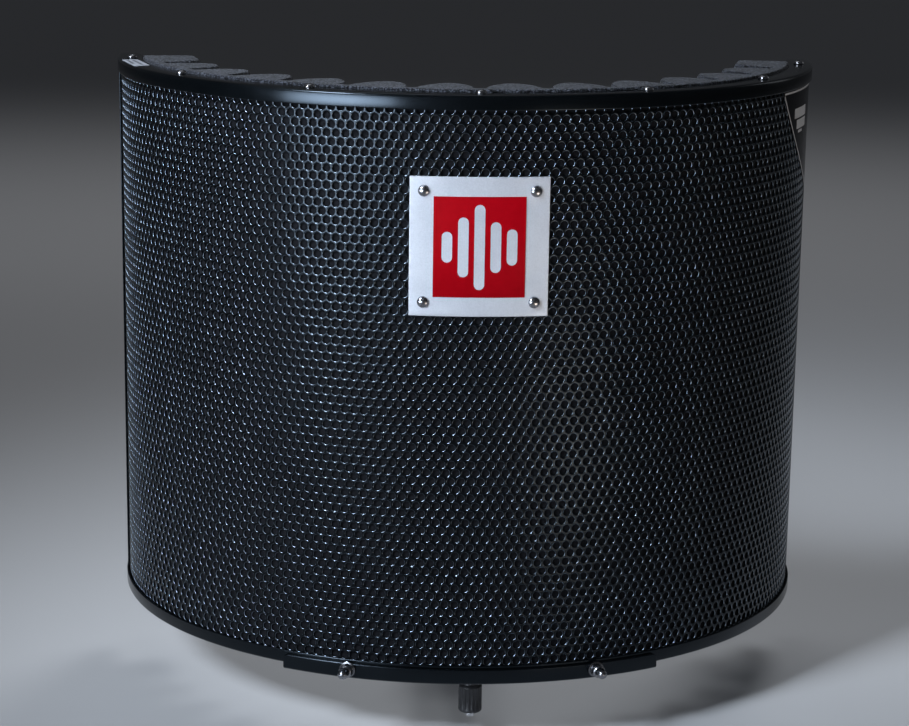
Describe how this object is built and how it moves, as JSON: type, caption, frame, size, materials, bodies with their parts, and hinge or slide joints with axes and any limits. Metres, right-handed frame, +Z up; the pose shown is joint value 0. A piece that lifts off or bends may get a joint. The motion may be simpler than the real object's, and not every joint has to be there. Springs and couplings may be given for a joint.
{
  "type": "microphone isolation shield",
  "caption": "Curved layered acoustic shield with perforated metal front, scalloped foam, slide bar, microphone carriage and screw clamp for a stand.",
  "frame": {"origin": "on the axis of the stand tube, half way up the clamp's jaws", "axes": "+X to the shield's left end as a singer facing it sees it from the open side, -Y to the convex perforated front, +Z up along the stand tube"},
  "size_m": [0.3808, 0.2401, 0.3373],
  "materials": {
    "black_paint": "semi-gloss black powder coat",
    "wool": "dark felted wool",
    "foil": "bright foil",
    "bare_aluminium": "mill",
    "foam": "open-cell charcoal foam",
    "badge_aluminium": "satin",
    "badge_enamel": "red enamel print",
    "sticker": "blank pale sticker",
    "label_film": "gloss black film",
    "bare_steel": "bright zinc",
    "dark_steel": "dark oxide",
    "rubber": "matte",
    "black_plastic": "moulded satin"
  },
  "bodies": {
    "clamp": {"clamp_block": "black_paint", "jaw_liner": "rubber", "slide_bar": "dark_steel", "bar_bolt_1": "bare_steel", "bar_bolt_2": "bare_steel"},
    "pad": {"clamp_pad": "dark_steel"},
    "clamp_screw": {"clamp_screw": "bare_steel", "clamp_handle": "bare_steel"},
    "shield": {"outer_grille": "black_paint", "top_rail": "black_paint", "bottom_rail": "black_paint", "end_channel_left": "black_paint", "end_channel_right": "black_paint", "mount_bracket": "black_paint", "outer_wool": "wool", "inner_wool": "wool", "foil_barrier": "foil", "inner_grille": "bare_aluminium", "foam_absorber": "foam", "badge_plate": "badge_aluminium", "badge_inlay": "badge_enamel", "corner_sticker": "sticker", "info_label": "label_film", "badge_rivet_1": "bare_steel", "badge_rivet_2": "bare_steel", "badge_rivet_3": "bare_steel", "badge_rivet_4": "bare_steel", "top_screw_1": "bare_steel", "top_screw_2": "bare_steel", "top_screw_3": "bare_steel", "top_screw_4": "bare_steel", "top_screw_5": "bare_steel", "top_screw_6": "bare_steel", "top_screw_7": "bare_steel", "bottom_screw_1": "bare_steel", "bottom_screw_2": "bare_steel", "bottom_screw_3": "bare_steel", "bottom_screw_4": "bare_steel", "tie_rod_1": "bare_steel", "tie_rod_2": "bare_steel", "tie_rod_3": "bare_steel", "tie_rod_4": "bare_steel", "tie_rod_5": "bare_steel", "bracket_stud_1": "bare_steel", "bracket_stud_2": "bare_steel", "bracket_washer_1": "bare_steel", "bracket_washer_2": "bare_steel", "bracket_nut_1": "bare_steel", "bracket_nut_2": "bare_steel", "bracket_screw_1": "bare_steel", "bracket_screw_2": "bare_steel", "lock_stud": "bare_steel"},
    "lock_washer": {"lock_washer": "bare_steel"},
    "lock_knob": {"lock_knob": "black_plastic"},
    "mic_carriage": {"mic_carriage": "dark_steel", "mic_post": "bare_steel"},
    "carriage_knob": {"carriage_knob": "black_plastic"},
    "lock_ring": {"lock_ring": "bare_steel"}
  },
  "joints": [
    {"name": "shield_distance", "type": "slide", "parent": "clamp", "child": "shield", "axis": [0, 1, 0], "range_m": [0, 0.045]},
    {"name": "lock_washer_drop", "type": "slide", "parent": "shield", "child": "lock_washer", "axis": [0, 0, -1], "range_m": [0, 0.002]},
    {"name": "lock_knob_turn", "type": "hinge", "parent": "lock_washer", "child": "lock_knob", "pos_m": [0, -0.182, 0.005], "axis": [0, 0, 1], "range_deg": [-721, 0]},
    {"name": "mic_distance", "type": "slide", "parent": "clamp", "child": "mic_carriage", "axis": [0, 1, 0], "range_m": [-0.02, 0.02]},
    {"name": "carriage_knob_turn", "type": "hinge", "parent": "mic_carriage", "child": "carriage_knob", "pos_m": [0, -0.085, 0.009], "axis": [0, 0, 1], "range_deg": [-180, 0]},
    {"name": "lock_ring_turn", "type": "hinge", "parent": "mic_carriage", "child": "lock_ring", "pos_m": [0, -0.085, 0.0335], "axis": [0, 0, 1], "continuous": true},
    {"name": "pad_slide", "type": "slide", "parent": "clamp", "child": "pad", "axis": [1, 0, 0], "range_m": [-0.012, 0]},
    {"name": "clamp_screw_turn", "type": "hinge", "parent": "pad", "child": "clamp_screw", "pos_m": [0.044, 0, 0], "axis": [1, 0, 0], "range_deg": [-2161, 0]}
  ],
  "couplings": [
    {"joint": "clamp_screw_turn", "follows": "pad_slide", "rad_per_m": 3141.6},
    {"joint": "lock_knob_turn", "follows": "lock_washer_drop", "rad_per_m": -6283.2}
  ]
}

### Written exercise:
Pick out the lines containing the string "with".

### Solution below:
Describe how this object is built and how it moves, as JSON: type, caption, frame, size, materials, bodies with their parts, and hinge or slide joints with axes and any limits. Metres, right-handed frame, +Z up; the pose shown is joint value 0. A piece that lifts off or bends may get a joint. The motion may be simpler than the real object's, and not every joint has to be there. Springs and couplings may be given for a joint.
  "caption": "Curved layered acoustic shield with perforated metal front, scalloped foam, slide bar, microphone carriage and screw clamp for a stand.",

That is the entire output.